Despite recent findings, snore-driven techniques have fundamental limitations from the clinical perspective. For instance, snoring does not necessarily occur in all types of SA, such as in CSA. Furthermore, snore-driven techniques generally fail to assess the severity of an identified condition. For example, while snoring is a hallmark of OSA, it might not necessarily take place with each apnea and hypopnea. Accordingly, assessing the disease severity in terms of frequency of apneas per hour might be underestimated if some apneas are missed due to absence of snoring, for example. As knowledge about the disease severity can be beneficial in selecting an appropriate treatment strategy, snore-driven techniques can be less than ideal.
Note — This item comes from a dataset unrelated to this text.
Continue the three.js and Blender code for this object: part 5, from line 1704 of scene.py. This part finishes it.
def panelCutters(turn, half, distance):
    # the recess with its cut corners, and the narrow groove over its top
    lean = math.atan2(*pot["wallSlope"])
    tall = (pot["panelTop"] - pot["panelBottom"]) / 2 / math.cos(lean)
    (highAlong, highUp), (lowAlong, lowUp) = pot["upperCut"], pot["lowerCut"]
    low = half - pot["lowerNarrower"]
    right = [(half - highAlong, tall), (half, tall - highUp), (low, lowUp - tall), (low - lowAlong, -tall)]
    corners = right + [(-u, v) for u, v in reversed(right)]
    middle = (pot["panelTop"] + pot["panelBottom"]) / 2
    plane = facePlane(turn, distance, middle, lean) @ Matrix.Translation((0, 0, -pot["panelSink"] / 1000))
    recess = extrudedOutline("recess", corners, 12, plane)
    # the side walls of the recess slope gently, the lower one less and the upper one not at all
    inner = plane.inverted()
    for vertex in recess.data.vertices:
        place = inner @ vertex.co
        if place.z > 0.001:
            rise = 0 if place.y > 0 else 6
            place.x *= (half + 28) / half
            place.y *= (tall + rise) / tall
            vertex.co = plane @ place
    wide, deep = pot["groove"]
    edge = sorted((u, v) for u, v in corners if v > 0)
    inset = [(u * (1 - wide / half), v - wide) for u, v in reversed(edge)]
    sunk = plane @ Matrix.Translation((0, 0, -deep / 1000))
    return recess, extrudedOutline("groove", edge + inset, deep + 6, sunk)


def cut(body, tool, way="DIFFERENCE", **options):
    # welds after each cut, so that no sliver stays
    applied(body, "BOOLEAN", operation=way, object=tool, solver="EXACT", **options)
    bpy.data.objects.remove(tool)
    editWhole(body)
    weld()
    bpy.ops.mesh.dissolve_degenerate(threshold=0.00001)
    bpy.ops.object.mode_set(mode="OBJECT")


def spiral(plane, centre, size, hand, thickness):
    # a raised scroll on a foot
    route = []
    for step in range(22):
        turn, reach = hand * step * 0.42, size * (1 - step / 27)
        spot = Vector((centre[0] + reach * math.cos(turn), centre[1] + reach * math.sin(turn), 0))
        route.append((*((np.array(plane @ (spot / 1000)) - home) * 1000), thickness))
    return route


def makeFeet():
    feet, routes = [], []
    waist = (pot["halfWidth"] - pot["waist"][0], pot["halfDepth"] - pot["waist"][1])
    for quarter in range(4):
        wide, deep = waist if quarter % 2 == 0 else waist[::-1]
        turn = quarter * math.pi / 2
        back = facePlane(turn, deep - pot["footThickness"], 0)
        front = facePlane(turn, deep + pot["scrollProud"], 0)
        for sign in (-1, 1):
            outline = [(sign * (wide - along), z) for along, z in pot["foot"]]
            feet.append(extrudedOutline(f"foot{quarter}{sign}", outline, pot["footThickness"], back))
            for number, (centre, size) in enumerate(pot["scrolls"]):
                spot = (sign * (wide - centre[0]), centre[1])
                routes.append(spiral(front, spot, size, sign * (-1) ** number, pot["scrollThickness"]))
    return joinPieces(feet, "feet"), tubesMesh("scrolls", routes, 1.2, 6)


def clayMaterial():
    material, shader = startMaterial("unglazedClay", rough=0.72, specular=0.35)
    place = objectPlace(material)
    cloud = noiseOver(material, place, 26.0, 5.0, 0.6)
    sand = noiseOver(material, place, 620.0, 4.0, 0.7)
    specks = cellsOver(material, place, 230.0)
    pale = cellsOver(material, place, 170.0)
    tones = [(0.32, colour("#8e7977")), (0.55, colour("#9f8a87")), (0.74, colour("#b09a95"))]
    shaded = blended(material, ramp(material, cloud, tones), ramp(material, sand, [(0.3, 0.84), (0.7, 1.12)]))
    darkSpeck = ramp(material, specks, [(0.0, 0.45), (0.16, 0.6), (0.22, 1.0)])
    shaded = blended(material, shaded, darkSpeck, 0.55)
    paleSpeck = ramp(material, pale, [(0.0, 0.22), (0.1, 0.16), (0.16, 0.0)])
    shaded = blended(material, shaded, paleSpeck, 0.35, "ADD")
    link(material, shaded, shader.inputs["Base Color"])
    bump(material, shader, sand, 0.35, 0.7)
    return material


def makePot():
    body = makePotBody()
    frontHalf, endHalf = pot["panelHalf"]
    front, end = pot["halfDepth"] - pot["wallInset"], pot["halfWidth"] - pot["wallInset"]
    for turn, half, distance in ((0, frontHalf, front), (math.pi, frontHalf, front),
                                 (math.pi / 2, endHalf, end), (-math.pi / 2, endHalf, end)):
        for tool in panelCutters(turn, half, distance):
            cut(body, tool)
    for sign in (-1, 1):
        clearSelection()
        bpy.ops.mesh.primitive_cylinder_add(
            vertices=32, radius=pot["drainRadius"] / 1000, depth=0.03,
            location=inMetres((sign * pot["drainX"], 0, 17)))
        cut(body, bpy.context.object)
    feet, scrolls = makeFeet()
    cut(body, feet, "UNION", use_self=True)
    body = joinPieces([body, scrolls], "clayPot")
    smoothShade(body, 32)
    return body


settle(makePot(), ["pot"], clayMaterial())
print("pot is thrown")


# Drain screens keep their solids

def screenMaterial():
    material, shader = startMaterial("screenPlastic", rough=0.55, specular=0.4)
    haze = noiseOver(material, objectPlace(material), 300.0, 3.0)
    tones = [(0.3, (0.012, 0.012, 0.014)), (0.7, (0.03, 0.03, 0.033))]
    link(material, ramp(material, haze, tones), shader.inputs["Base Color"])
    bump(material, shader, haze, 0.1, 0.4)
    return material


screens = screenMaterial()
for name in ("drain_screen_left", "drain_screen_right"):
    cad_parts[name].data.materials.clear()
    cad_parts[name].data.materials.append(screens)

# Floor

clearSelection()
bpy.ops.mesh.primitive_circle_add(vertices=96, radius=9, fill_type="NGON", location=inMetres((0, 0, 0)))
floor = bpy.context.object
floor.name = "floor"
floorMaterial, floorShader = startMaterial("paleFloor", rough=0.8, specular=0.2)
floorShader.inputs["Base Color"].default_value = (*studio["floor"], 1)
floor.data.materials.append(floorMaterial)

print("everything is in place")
Accordingly, while some work has been done to detect the occurrence of OSA from snoring sounds, there remains much room for improvement, be it in the development of a reliable technique for differentiating between OSA and CSA occurrences, or identifying CSA altogether, and/or for evaluating the severity of such occurrences. Demand is also increasing for reliable apnea identification, characterization and/or diagnostic techniques that can be accessed by a wider base of the population, for example as compared to the technician-assisted PSG techniques currently implemented in dedicated sleep laboratories.
Therefore, there remains a need for new breathing disorder identification, characterization and diagnosis methods, devices and systems that overcome at least some of the drawbacks of known techniques, or at least, provides the public with a useful alternative.
This background information is provided to reveal information believed by the applicant to be of possible relevance to the invention. No admission is necessarily intended, nor should be construed, that any of the preceding information constitutes prior art against the invention.